As my subject carries me back about a hundred years, it will afford
occasions for observing many changes gradually effected in the manners
and habits of society, which I may think it worth while to mention. They
may be little things, but time gives a certain importance even to
trifles, as it imparts a peculiar flavour to wine. The most ordinary
articles of domestic life are looked on with some interest, if they are
brought to light after being long buried; and we feel a natural curiosity
to know what was done and said by our forefathers, even though it may be
nothing wiser or better than what we are daily doing or saying ourselves.
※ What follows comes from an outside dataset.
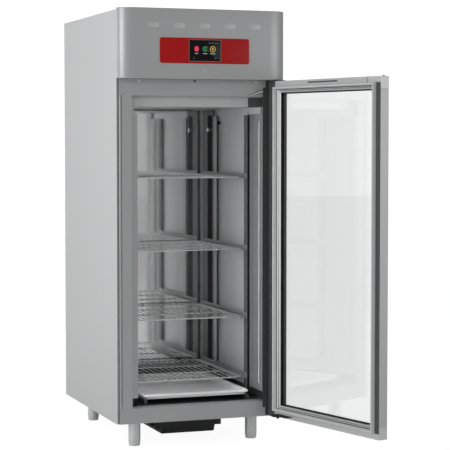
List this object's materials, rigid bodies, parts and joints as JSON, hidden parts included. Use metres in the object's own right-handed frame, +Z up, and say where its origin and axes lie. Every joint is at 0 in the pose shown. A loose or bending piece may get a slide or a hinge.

Some of this generation may be little aware how many conveniences, now
considered to be necessaries and matters of course, were unknown to their
grandfathers and grandmothers. The lane between Deane and Steventon has
long been as smooth as the best turnpike road; but when the family
removed from the one residence to the other in 1771, it was a mere cart
track, so cut up by deep ruts as to be impassable for a light carriage.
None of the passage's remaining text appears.